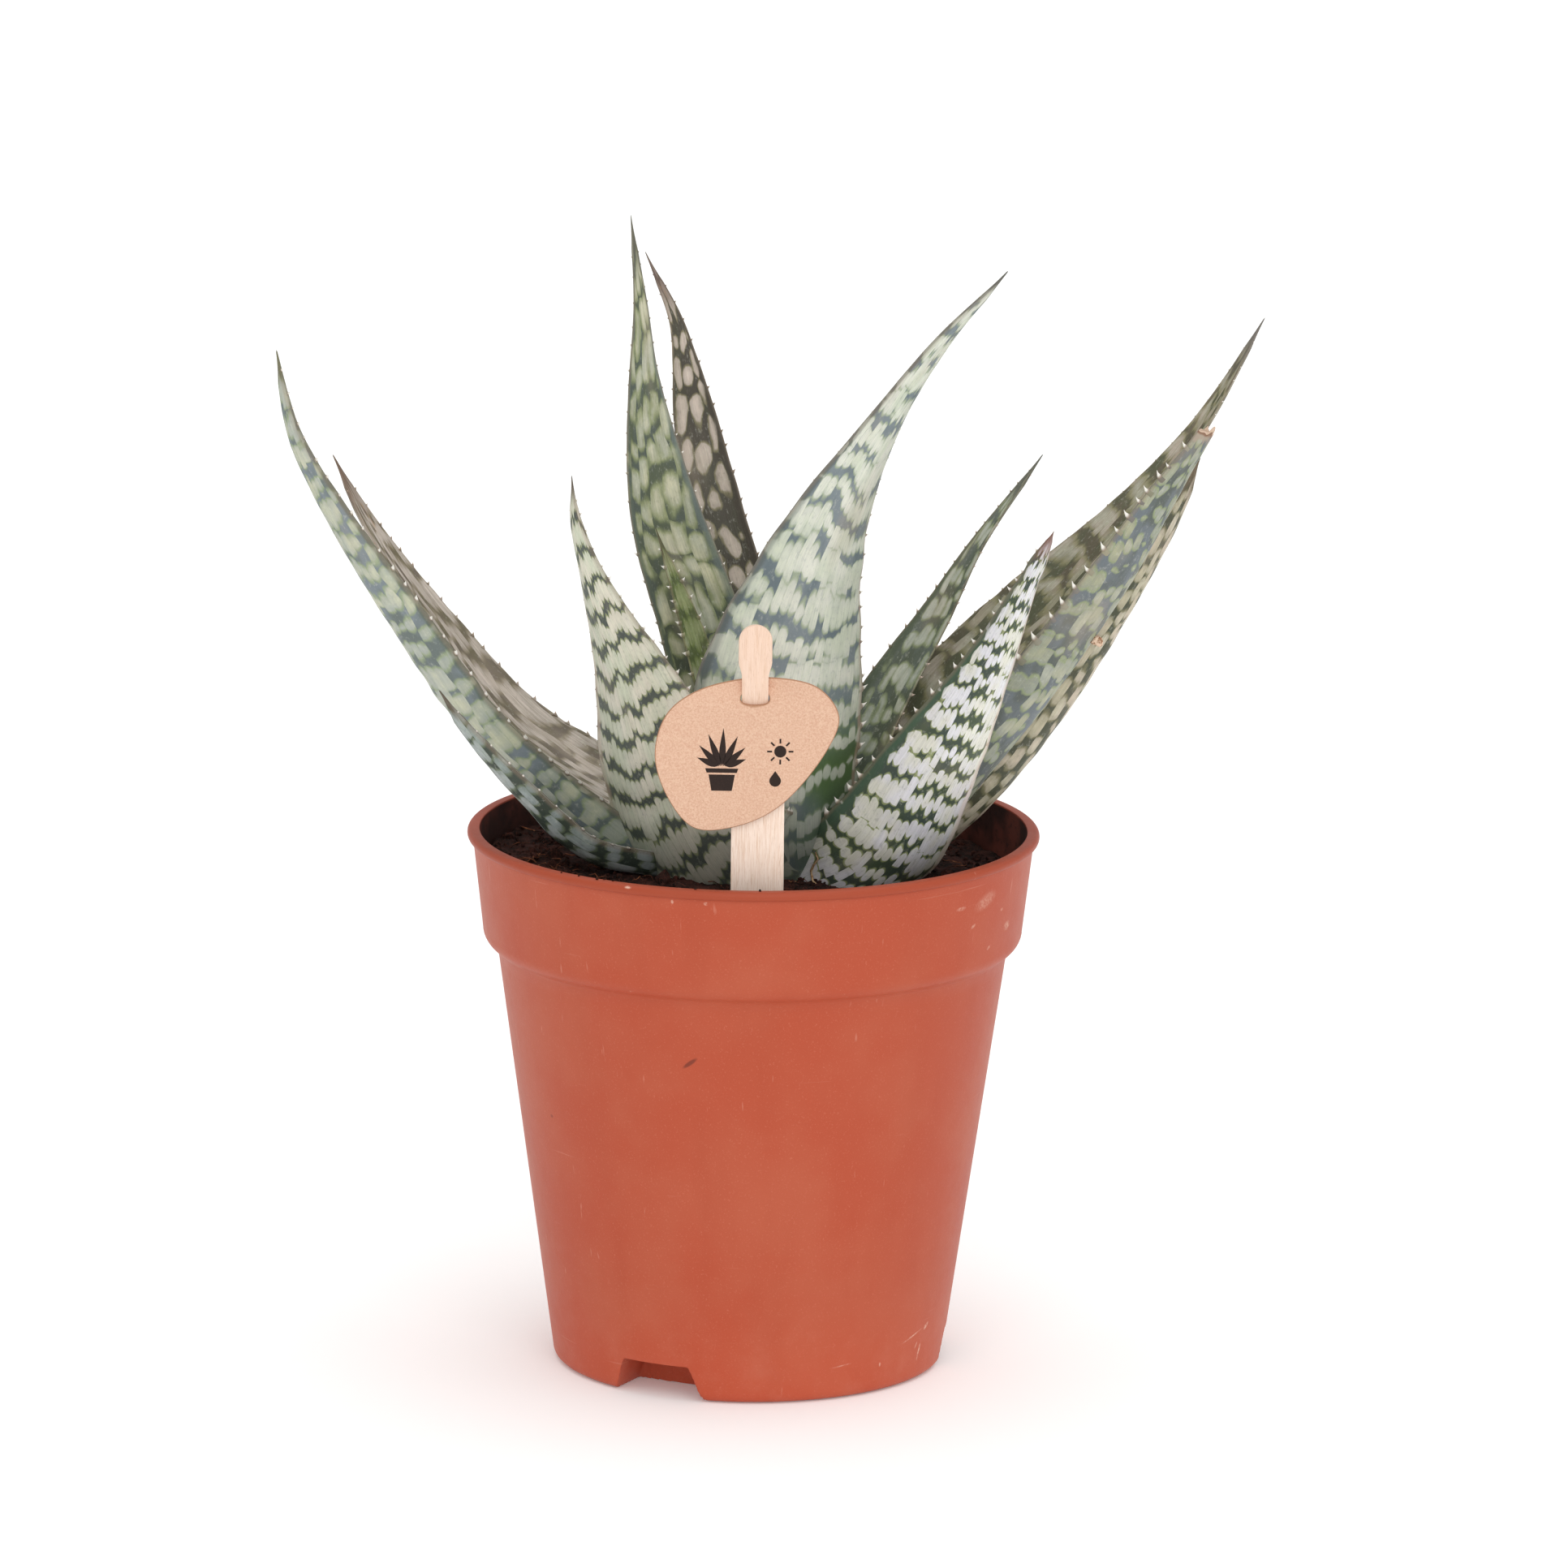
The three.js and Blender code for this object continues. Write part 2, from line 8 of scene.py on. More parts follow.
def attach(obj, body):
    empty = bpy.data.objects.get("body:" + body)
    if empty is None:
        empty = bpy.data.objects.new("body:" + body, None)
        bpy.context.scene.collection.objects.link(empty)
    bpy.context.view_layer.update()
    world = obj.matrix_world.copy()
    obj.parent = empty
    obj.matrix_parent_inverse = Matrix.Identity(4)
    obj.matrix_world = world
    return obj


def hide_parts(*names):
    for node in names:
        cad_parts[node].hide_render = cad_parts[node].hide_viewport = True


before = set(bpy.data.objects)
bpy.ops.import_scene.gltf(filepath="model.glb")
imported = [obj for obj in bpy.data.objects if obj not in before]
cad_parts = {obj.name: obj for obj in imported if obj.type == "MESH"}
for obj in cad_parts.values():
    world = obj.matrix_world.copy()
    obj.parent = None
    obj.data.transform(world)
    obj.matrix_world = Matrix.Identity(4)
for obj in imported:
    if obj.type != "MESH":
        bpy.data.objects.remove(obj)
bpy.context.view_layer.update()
mm = 0.001
fullTurn = 2 * math.pi

bpy.context.scene.view_settings.view_transform = "Standard"


# Small helpers: shapes are worked out in millimetres and turned into metres here

def pieceFrom(name, points, faces, material, replaced=(), fields=None, sharpAbove=60):
    mesh = bpy.data.meshes.new(name)
    mesh.from_pydata((np.asarray(points, dtype=float) * mm).tolist(), [], faces)
    mesh.validate()
    mesh.shade_smooth()
    mesh.set_sharp_from_angle(angle=math.radians(sharpAbove))
    for fieldName, values in (fields or {}).items():
        values = np.asarray(values, dtype=np.float32)
        kind = "FLOAT_VECTOR" if values.ndim == 2 else "FLOAT"
        attribute = mesh.attributes.new(fieldName, kind, "POINT")
        attribute.data.foreach_set("vector" if values.ndim == 2 else "value", values.ravel())
    mesh.materials.append(material)
    piece = bpy.data.objects.new(name, mesh)
    bpy.context.collection.objects.link(piece)
    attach(piece, "root")
    if replaced:
        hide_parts(*replaced)


def smoothStep(value, low, high):
    share = np.clip((np.asarray(value, dtype=float) - low) / (high - low), 0, 1)
    return share * share * (3 - 2 * share)


def gridFaces(rows, columns, start=0):
    # rings of points joined one to the next
    faces = []
    for row in range(rows - 1):
        for column in range(columns):
            a = start + row * columns + column
            b = start + row * columns + (column + 1) % columns
            faces.append((a, b, b + columns, a + columns))
    return faces


def closeEnds(faces, first, last, count, low, high):
    # fans of triangles from two end points to the first and to the last ring
    for i in range(count):
        j = (i + 1) % count
        faces.append((low, first + j, first + i))
        faces.append((high, last + i, last + j))


def turnedOver(faces):
    return [tuple(reversed(face)) for face in faces]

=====

EXERCISE GOAL> Return all lines containing "before".

ANSWER FOR THIS EXERCISE>
before = set(bpy.data.objects)
imported = [obj for obj in bpy.data.objects if obj not in before]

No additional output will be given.